- Battle of Sirte (2020): Part of the Western Libya campaign
| Date | 6 January 2020 |
| Location | Sirte, Libya |
| Result | LNA victory |

Belligerents
- Government of National Accord Misrata Brigades;: House of Representatives Libyan National Army; Battalion 604;

Commanders and leaders
- Fayez al-Sarraj (Prime Minister): Field Marshal Khalifa Haftar (LNA supreme commander)

Strength
- Unknown: Unknown

Casualties and losses
- Unknown: Unknown

= Battle of Sirte (2020) =

Battle of the Second Libyan Civil War

The Battle of Sirte took place on January 6, 2020 during the Second Libyan Civil War. The Libyan National Army of Marshal Khalifa Haftar took the city from the forces of the Fayez el-Sarraj Government.

==Background==

In 2011, during the First Libyan Civil War, Sirte formed the last stronghold of dictator Muammar Gaddafi, who died there on October 20.

In 2015, during the Second Libyan Civil War, the city fell into the hands of the jihadists of Islamic State. It was taken in December 2016 by the forces of the Government of National Accord (GNA), after a six-month battle and more than 700 dead from the Misrata Brigades.

After the defeat of Islamic State, Sirte was controlled by the Misrata Brigades, a group within the Al-Bounyan Al-Marsous coalition, and by Brigade 604, a Madkhalist Salafist militia. All of these troops are assembled within the "Sirte Protection Force." Brigade 604 claimed not to take sides between Sarraj and Haftar, its declared enemies being the Muslim Brotherhood and the jihadist Salafists, however most of its fighters are Ferjani, the tribe of Field Marshal Haftar. Also in 2019, Rabee al-Madkhali called on his supporters to support Haftar.
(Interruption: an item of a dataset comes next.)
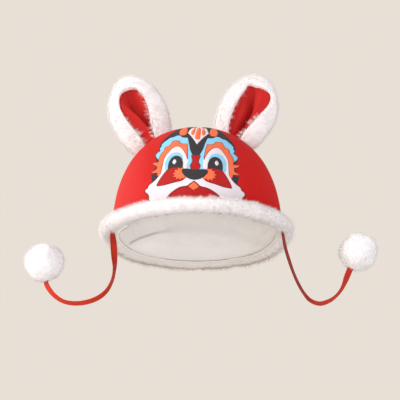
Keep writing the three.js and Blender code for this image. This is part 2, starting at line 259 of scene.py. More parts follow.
def colour_prop(name, description, default):
    return bpy.props.FloatVectorProperty(
        name=name, description=description, default=default, size=3, min=0.0, max=1.0,
        subtype="COLOR",
    )


def count_prop(name, description, default):
    return bpy.props.IntProperty(name=name, description=description, default=default, min=100, max=200000)


def share_prop(name, description, default, top=1.0):
    return bpy.props.FloatProperty(name=name, description=description, default=default, min=0.0, max=top)


class HatCrownSettings(bpy.types.PropertyGroup):
    half_width: length_prop("Half width", "Half the crown's width at the rim", CROWN_HIGH[0])
    half_depth: length_prop("Half depth", "Half the crown's depth at the rim", -CROWN_LOW[1])
    height: length_prop("Height", "From the rim to the top", CROWN_HIGH[2] - CROWN_LOW[2] + EDGE_Z)
    fullness: share_prop("Fullness", "How full the side view is: 2 is an ellipse", 2.3, 4.0)
    cloth: length_prop("Cloth", "Thickness of the red cloth", 2.0 * MM)
    lining: length_prop("Lining", "Thickness of the lining", 2.3 * MM)
    fold: length_prop("Fold", "How far the lining's slack fold hangs in", 4.2 * MM)
    red: colour_prop("Red", "Colour of the red cloth", (0.545, 0.016, 0.0155))
    cream: colour_prop("Cream", "Colour of the lining", (0.94, 0.935, 0.935))


class HatPlushSettings(bpy.types.PropertyGroup):
    roll_out: length_prop("Roll reach", "Half the roll's section, sideways", 8.5 * MM)
    roll_up: length_prop("Roll height", "Half the roll's section, upwards", 6.7 * MM)
    ear_thickness: length_prop("Ear thickness", "Thickness of the stuffed ears", 19.0 * MM)
    pompom_radius: length_prop("Pompom radius", "Radius of the trimmed pompoms", 17.6 * MM)
    hair: length_prop("Pile", "Length of the plush pile", 3.2 * MM)
    hair_width: length_prop("Hair width", "Half the width of one tuft of hair at its root", 0.055 * MM)
    roll_hairs: count_prop("Roll hairs", "Tufts of hair on each half of the roll", 33000)
    ear_hairs: count_prop("Ear hairs", "Tufts of hair on each ear", 31000)
    pompom_hairs: count_prop("Pompom hairs", "Tufts of hair on each pompom", 6500)
    white: colour_prop("White", "Colour of the plush", (0.955, 0.932, 0.945))
    yarn: colour_prop("Yarn white", "Colour of the pompoms", (0.885, 0.88, 0.905))


class HatTieSettings(bpy.types.PropertyGroup):
    width: length_prop("Width", "Width of the ribbons", 6.0 * MM)
    thickness: length_prop("Thickness", "Thickness of the ribbons", 0.55 * MM)
    length: length_prop("Length", "Length of each tie, with what is sewn in", 0.124)
    red: colour_prop("Red", "Colour of the ribbons", (0.43, 0.018, 0.0065))


class HatFaceSettings(bpy.types.PropertyGroup):
    film: length_prop("Film", "Thickness of one printed layer", 0.06 * MM)
    step: length_prop("Step", "From one printed layer to the next", 0.07 * MM)
    dark: colour_prop("Charcoal", "Colour of the nose, eyes and mask", (0.034, 0.031, 0.036))
    blue: colour_prop("Sky blue", "Colour of the brows", (0.24, 0.56, 0.80))
    orange: colour_prop("Orange", "Colour of the brow bands and petals", (0.80, 0.155, 0.062))
    pale: colour_prop("Lilac white", "Colour of the whiskers and eye fields", (0.70, 0.64, 0.70))
    red: colour_prop("Print red", "Colour of the cheeks and the nose bridge", (0.40, 0.010, 0.0095))
    line: colour_prop("Outline", "Colour of the thin outlines", (0.16, 0.012, 0.018))


class HatStageSettings(bpy.types.PropertyGroup):
    elevation: bpy.props.FloatProperty(
        name="Elevation", description="Height of the camera above the horizon",
        default=math.radians(-17.4), subtype="ANGLE", unit="ROTATION",
    )
    distance: length_prop("Distance", "From the camera to the hat", 1.4, 10.0)
    lens: share_prop("Lens", "Focal length in millimetres", 138.6, 500.0)
    key: share_prop("Key light", "Power of the light from the left, in watts", 37.5, 500.0)
    fill: share_prop("Fill light", "Power of the light from below, in watts", 9.8, 500.0)
    side: share_prop("Side light", "Power of the light from the right, in watts", 8.0, 500.0)
    backdrop: colour_prop("Backdrop", "Colour behind the hat", (0.807, 0.745, 0.672))
    floor: colour_prop("Floor", "Colour of the floor", (0.80, 0.75, 0.69))


GROUPS = {
    "hat_crown": HatCrownSettings,
    "hat_plush": HatPlushSettings,
    "hat_ties": HatTieSettings,
    "hat_face": HatFaceSettings,
    "hat_stage": HatStageSettings,
}


# Small tools

def clamp(value, low=0.0, high=1.0):
    return max(low, min(high, value))


def ease(value, start, end):
    """Rises smoothly from 0 at start to 1 at end; numbers or arrays."""
    share = np.clip((value - start) / (end - start), 0.0, 1.0)
    return share * share * (3.0 - 2.0 * share)


def unit(rows):
    """Rows of an array brought to length 1."""
    return rows / np.maximum(np.linalg.norm(rows, axis=1, keepdims=True), 1e-12)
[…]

Sirte and its region are mainly populated by two tribes: the Qadhadhfa - the tribe of Muammar Gadhafi - and the Warfalla, considered to be faithful to the memory of the Libyan Arab Jamahiriya.

==Battle==
On January 4, 2020, the forces of the Libyan National Army (LNA) of Marshal Khalifa Haftar began a sudden attack on the city of Sirte. Ghardabiya Airport, south of the city, was captured and its defenders surrendered. Soldiers of the LNA then entered the city through five axes to the south and east. Special forces seized the port from the sea. The 604 Brigade then defected and attacked the Misrata Brigades on their rear. Disorganized, the latter retreated and abandoned the city. After only three hours of fighting, Sirte thus passed into the hands of the LNA forces, which faced only weak resistance. Haftar's soldiers were greeted with enthusiasm by locals waving posters bearing the likeness of Gaddafi and green flags of the Libyan Arab Jamahiriya.

The Libyan National Army declared that "Sirte has been totally liberated (...) from terrorist groups." LNA spokesman General Ahmed al-Mesmari said the offensive was the subject of "careful preparation which lasted for months," with regular air raids against the "Sirte Protection Forces."

==Aftermath==
With the capture of Sirte, LNA forces looked next to the city of Misrata, located 250 kilometers to the northwest, while their brigades actively participated in the 2019–20 Western Libya campaign.